Morrissey Goodale’s annual industry M&A review highlights that market activity remains significantly above long-term historical levels, with power, water and transport firms attractive to investors.
Leading US management consulting and advisory services firm for the architecture, engineering and environmental sector, Morrissey Goodale, has published their AE Industry M&A Year-in-Review, which offers a definitive 2023 report of M&A activity, focusing on key trends and insights of deal-making across the architecture, engineering and environmental industry for the year.
In 2023, industry dealmakers forged ahead despite sharply rising interest rates and widespread predictions of recession, announcing a total of 427 US acquisitions. Despite a decrease of 11.2% from the record 481 transactions announced in 2022, overall market activity remained significantly above long-term historical levels. Notably, 2023 marked the third consecutive year – and only the third year in history – where US deal volume surpassed 400 transactions.
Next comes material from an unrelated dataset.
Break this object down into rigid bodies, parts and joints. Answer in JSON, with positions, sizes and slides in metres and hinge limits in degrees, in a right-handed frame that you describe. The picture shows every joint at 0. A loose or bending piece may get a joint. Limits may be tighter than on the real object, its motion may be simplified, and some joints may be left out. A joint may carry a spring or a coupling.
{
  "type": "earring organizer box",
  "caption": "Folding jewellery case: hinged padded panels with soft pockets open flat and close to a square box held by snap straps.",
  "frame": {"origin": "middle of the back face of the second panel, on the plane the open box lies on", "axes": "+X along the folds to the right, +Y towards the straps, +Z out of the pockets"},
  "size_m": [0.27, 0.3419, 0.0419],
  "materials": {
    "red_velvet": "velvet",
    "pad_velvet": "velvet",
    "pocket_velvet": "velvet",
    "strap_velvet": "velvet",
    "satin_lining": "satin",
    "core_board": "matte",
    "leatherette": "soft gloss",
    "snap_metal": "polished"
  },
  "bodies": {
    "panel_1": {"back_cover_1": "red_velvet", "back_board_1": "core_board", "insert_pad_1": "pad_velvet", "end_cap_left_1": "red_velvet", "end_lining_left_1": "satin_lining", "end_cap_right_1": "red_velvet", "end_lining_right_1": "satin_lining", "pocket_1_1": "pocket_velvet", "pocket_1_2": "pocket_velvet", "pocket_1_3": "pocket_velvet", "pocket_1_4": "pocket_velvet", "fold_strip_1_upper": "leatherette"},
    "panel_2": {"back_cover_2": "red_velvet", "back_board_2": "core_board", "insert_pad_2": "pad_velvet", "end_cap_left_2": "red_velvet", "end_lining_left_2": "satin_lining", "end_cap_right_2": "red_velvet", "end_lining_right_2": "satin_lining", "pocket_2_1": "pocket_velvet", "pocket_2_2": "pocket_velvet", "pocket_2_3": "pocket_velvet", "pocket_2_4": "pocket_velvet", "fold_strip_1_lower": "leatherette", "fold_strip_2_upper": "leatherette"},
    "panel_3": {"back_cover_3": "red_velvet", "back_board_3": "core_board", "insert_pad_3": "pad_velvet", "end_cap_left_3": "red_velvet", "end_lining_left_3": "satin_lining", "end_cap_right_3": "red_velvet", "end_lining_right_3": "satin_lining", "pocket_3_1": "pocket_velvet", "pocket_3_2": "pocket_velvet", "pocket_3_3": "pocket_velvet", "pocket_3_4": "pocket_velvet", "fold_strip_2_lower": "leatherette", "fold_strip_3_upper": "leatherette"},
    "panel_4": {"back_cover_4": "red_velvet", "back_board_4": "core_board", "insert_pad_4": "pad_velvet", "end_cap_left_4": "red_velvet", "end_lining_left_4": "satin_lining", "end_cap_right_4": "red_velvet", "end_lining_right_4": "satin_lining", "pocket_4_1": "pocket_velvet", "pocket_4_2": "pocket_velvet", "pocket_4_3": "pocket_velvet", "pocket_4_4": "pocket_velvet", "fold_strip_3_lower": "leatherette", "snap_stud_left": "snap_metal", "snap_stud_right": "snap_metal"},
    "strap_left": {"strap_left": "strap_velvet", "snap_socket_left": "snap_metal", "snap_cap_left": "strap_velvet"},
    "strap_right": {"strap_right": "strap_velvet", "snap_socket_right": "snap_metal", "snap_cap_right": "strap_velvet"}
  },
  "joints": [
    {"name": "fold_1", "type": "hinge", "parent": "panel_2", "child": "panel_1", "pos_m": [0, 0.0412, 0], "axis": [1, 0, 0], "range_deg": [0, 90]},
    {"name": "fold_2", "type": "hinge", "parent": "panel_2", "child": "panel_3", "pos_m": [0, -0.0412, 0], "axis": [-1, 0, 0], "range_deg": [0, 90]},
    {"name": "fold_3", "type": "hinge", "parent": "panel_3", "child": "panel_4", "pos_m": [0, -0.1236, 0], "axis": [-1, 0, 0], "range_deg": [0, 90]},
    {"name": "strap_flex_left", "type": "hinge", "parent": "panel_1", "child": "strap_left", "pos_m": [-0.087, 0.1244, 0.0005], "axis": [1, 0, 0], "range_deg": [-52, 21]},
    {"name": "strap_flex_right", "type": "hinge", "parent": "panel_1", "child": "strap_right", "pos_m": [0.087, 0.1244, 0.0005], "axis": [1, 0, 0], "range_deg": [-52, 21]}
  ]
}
The review highlights that 300 unique buyers and investors from ten different countries combined to close deals, with the median acquirer reporting revenue of $96m, while the median seller reported revenue of $3m. In total, 16 ENR Top 500 Design firms were sold or recapitalised and overall, employee-owned buyers drove the largest share of deals, claiming 53% of all domestic acquisitions, followed by private equity-backed buyers at 39%, and publicly traded buyers at 8%.
Firms with proven records in the power, transportation and water markets saw the most interest from industry buyers and investors and the states of Florida, Texas and California witnessed the most consolidation, in line with trends observed over the past few years.
According to the report, the slight pullback in M&A activity throughout 2023 was shaped by a range of factors, including inflation, and the Federal Reserve’s interest rate hikes aimed at curbing escalated costs. The cumulative effect of these trends resulted in US deals falling to a three-year low. However, with the Federal Reserve pausing interest rate hikes mid-year and sustained economic activity across a range of market sectors, both the US economy and industry deal activity showed surprising resilience in the second half of the year.
Consolidation was consistently strong across all markets in 2023, but engineering and environmental firms with records in transportation, water, and/or power saw the most interest from industry acquirers and investors. With much of the current government funding and incentives focused on roads, bridges, water and wastewater, as well as infrastructure to support energy transition efforts, the landscape for firms seeking expansion in these areas is rich with opportunities, says the report.
Looking ahead to 2024, the Morrissey Goodale review states: “As we look ahead to 2024, the outlook for M&A activity in the industry calls for sustained momentum from the prior year. With strong demand from clients and the need for staff at all levels, the industry is poised to continue its consolidation trend. Large firms and those backed by private equity are expected to remain at the forefront of this consolidation, capitalising on their financial robustness to make strategic acquisitions.
“We anticipate that smaller deals, or those less than $50m in transaction value, will continue to draw buyers searching to fill specific strategic needs. These transactions offer a viable path for companies to enter new sectors and acquire talent, especially in the transportation, water and power markets.”